Hearing it recorded in high quality was its own kind of shock. Back then, our version lived on a cassette tape full of wow and flutter from a summer jam session in a basement practice space, recorded onto cassette with second-hand gear while Jeff’s parents were away. The sound was messy, chaotic, and barely held together, but it was ours. To hear the song now, dusted off, polished into a proper demo, was surreal. I never thought The Cliff would see the light of day again. Yet here it was, breathing again, bridging the past and the present.

Coming Full Circle

In many ways, it felt like a full circle. Like welding my friendship with Jeff back together, the song became the glue that held us once more.

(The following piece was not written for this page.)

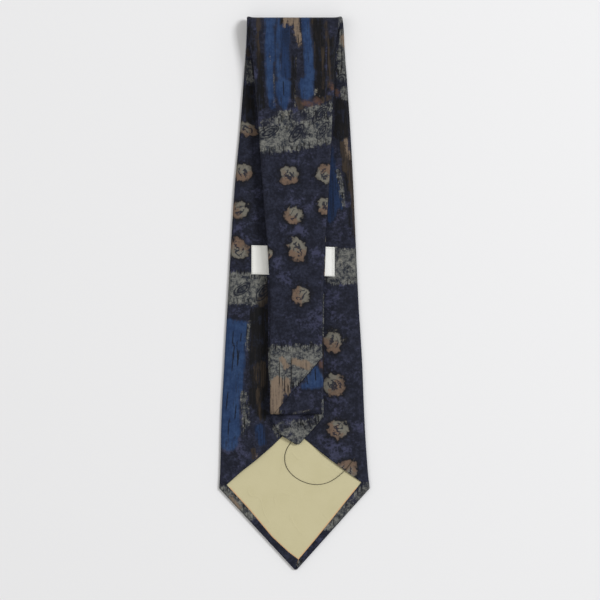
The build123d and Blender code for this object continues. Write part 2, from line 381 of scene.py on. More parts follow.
def thickened(piece, thickness):
    """Gives a cloth surface its thickness, inwards from the face that shows."""
    solid = piece.modifiers.new("thickness", "SOLIDIFY")
    solid.thickness = thickness * MM
    solid.offset = -1
    solid.use_even_offset = False
    return settled(piece)


def area_m2(width_at, start, end):
    """Area of cloth whose width is known along the tie, in square metres."""
    stations = np.linspace(start, end, 400)
    return float(np.trapz(width_at(stations), stations)) * MM * MM


# --- The wrapped tube of printed cloth ---------------------------------------------------------------
FLAP_COLUMNS, FRONT_COLUMNS, ROLL_STEPS, HEM_STEPS = 22, 30, 5, 4
# The share of the way round a rolled edge, and the share of the way across a face, of each column
HEM_TURNS = np.linspace(0.5, -0.5, HEM_STEPS + 1) * math.pi
EDGE_TURNS = np.linspace(-0.5, -1.5, ROLL_STEPS + 1) * math.pi


def cross_section(left, right, flap_left, flap_right, thick):
    """Columns round the tube at each row, from the left flap's turned-in edge to the right one's:
    place across, depth, and which face each column is on (-1 the seamed back, 1 the printed front)."""
    width = right - left
    roll = np.minimum(thick, 0.3 * width)
    hem = np.minimum(HEM_ROLL, 0.1 * width)
    back = np.linspace(0, 1, FLAP_COLUMNS + 1)[1:]
    front = np.linspace(0, 1, FRONT_COLUMNS + 1)[1:-1]
    across, depth, face = [], [], []

    def add(x, d, side):
        across.append(x)
        depth.append(d)
        face.append(np.full_like(x, side))

    def half_back(edge, flap, side, reverse):
        """One flap with its turned-in edge; side is -1 on the left and 1 on the right."""
        columns = []
        edge_x = edge - side * roll
        flap_x = flap + side * hem
        far = np.minimum(HEM_RETURN, 0.7 * np.abs(edge_x - flap_x))
        columns.append((flap_x + side * far, -thick + 2 * hem))
        for turn in HEM_TURNS:
            columns.append((flap_x - side * hem * math.cos(turn), -thick + hem * (1 + math.sin(turn))))
        for share in back:
            columns.append((flap_x + (edge_x - flap_x) * share, -thick))
        for x, d in reversed(columns) if reverse else columns:
            add(x, d + 0 * x, -1.0)

    half_back(left, flap_left, -1, False)
    for turn in EDGE_TURNS[1:]:
        add(left + roll + roll * math.cos(turn), thick * math.sin(turn), 0.0)
    for share in front:
        add(left + roll + (width - 2 * roll) * share, thick + 0 * left, 1.0)
    for turn in EDGE_TURNS[1:][::-1]:
        add(right - roll - roll * math.cos(turn), thick * math.sin(turn), 0.0)
    half_back(right, flap_right, 1, True)
    return np.stack(across, 1), np.stack(depth, 1), np.stack(face, 1)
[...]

Even with the raw solo I’ve added, the song still needs Scott’s nostalgic “jazzy” lead and Tom’s real drumming to feel 100%. The demo captured the spirit and gave The Cliff a second life, but we all know it isn’t truly whole until those original pieces are back in place.

Still, revisiting The Cliff showed us something important: songs don’t just belong to the past. They wait. And when the time is right, they return to remind us who we were and just how far we’ve come and the roads we’ve traveled.